Sometime in the next six months, it may become possible for individuals to buy music straight from Google. People familiar with the matter believe the company will launch a music store with ties to its main search engine, and later, a cloud-based subscription service is supposed to debut.
Of course, we've heard similar rumors many times before, and at this point, any sort of official confirmation is still lacking. It's possible Google itself doesn't even know how everything will work out, given the licensing deals and user interface adjustments that any move into this market would require. Nonetheless, the details of the latest report are interesting to consider.
Scott Morrison explained last night, "The first phase of Google's music service is expected to be a Web store where users can buy and download tracks, music industry insiders said. It will be tied directly to Google's search engine, so that people using Google.com to look for a particular group or song will be served a link to the company's music store . . .

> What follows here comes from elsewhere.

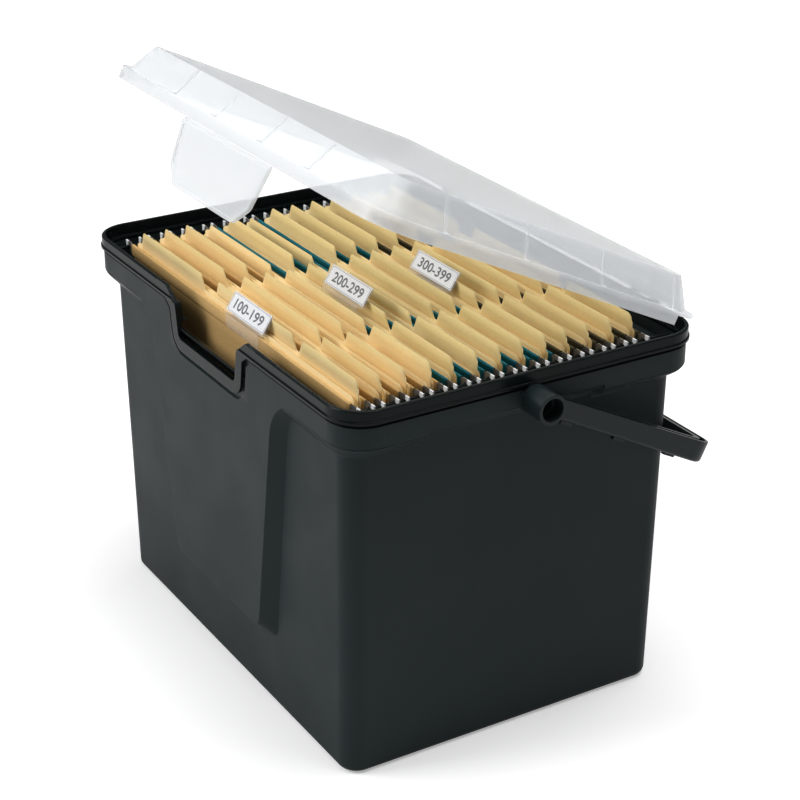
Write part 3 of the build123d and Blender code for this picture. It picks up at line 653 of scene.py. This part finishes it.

As for the rest of Google's music-related plans, Morrison wrote about "a more ambitious cloud-based subscription service compatible with mobile phones built with Google's Android software. A cloud-based service would enable subscribers to stream music directly from the Internet to their mobile phones, so that users wouldn't need to store music files on their devices."
These ideas seem plausible, given that they'd take advantage of Google's dominance in the search market and complement its interest in cloud computing.
The ideas seem likely to achieve some level of success, too, if Google decides to follow through and doesn't make its pricing less than competitive.